What’s more, not all — maybe not even half — of these alleged fraud cases were credible, News21 found: “Of reported election-fraud allegations in the database whose resolution could be determined, 46 percent resulted in acquittals, dropped charges or decisions not to bring charges.”

So the problem that voter ID laws set out to fix isn’t really a problem that needs solving.

But maybe the goal of these kind of laws isn’t to combat voter fraud, but to suppress certain voters. As the New York Times reported, some Republicans have openly acknowledged that hurting Democratic voters is their goal.

One example, reported by William Wan for the Washington Post, regarding North Carolina’s court-rebuked voter ID law:

So despite claims that this is really about the integrity of elections, enough Republican supporters have slipped in moments of candor to validate Democrats’ suspicions — that this is about stifling the fundamental right to vote for minority constituents Republicans don’t typically win. No matter the real or perceived effect of voter ID laws, that intent is racist.

Fortunately, the research suggests that voter ID laws aren’t effective at suppressing voters, either.

Given the latest research, some conservatives are starting to push against more voter ID laws.
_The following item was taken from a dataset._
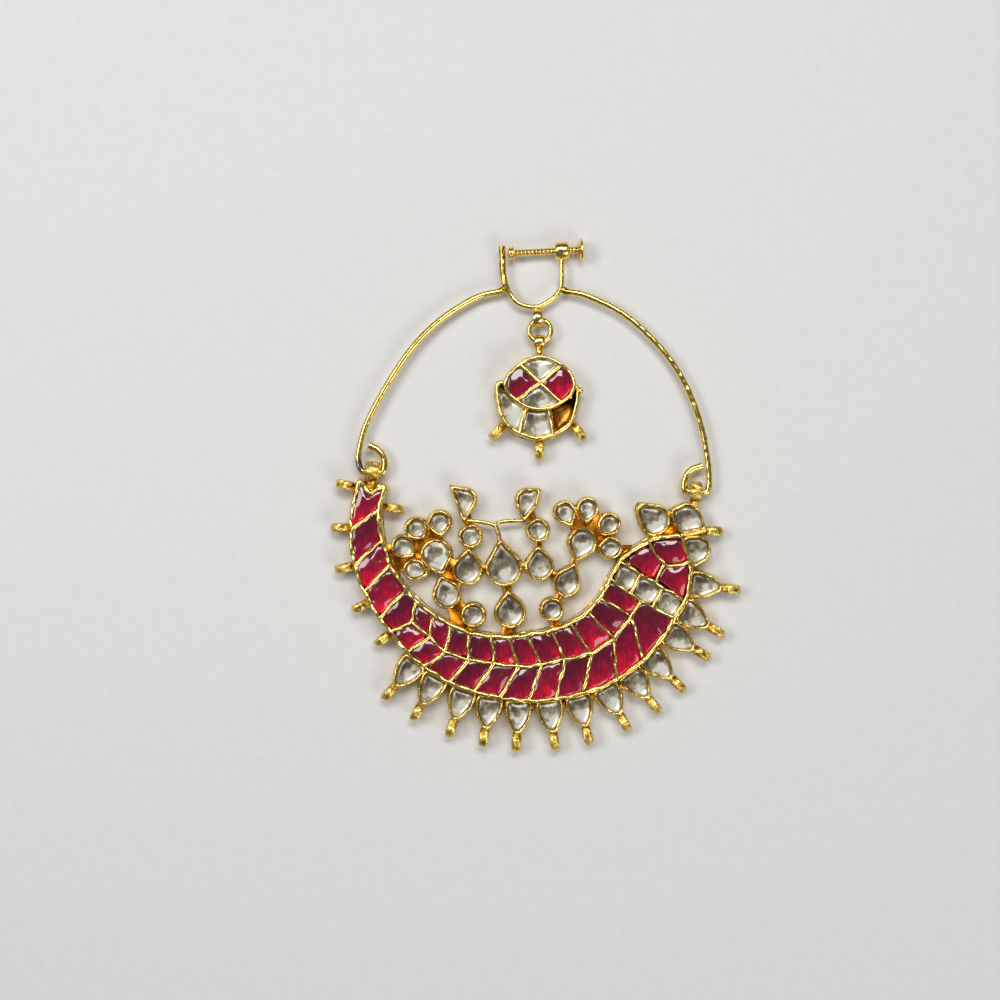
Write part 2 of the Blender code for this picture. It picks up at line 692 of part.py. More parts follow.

Writing in the New York Times, conservative columnist Ross Douthat argued that Republicans should “step back and stand down” from voter ID laws.

He added, “The voter ID debate essentially involves Republicans whipping themselves into a panic over a problem that doesn’t meaningfully affect their chances of winning elections, and then passing laws that whip Democrats into a panic over a problem that also doesn’t meaningfully affect their chances of winning elections. So if the debate simply disappeared tomorrow, a source of distrust would vanish without either side losing ground.”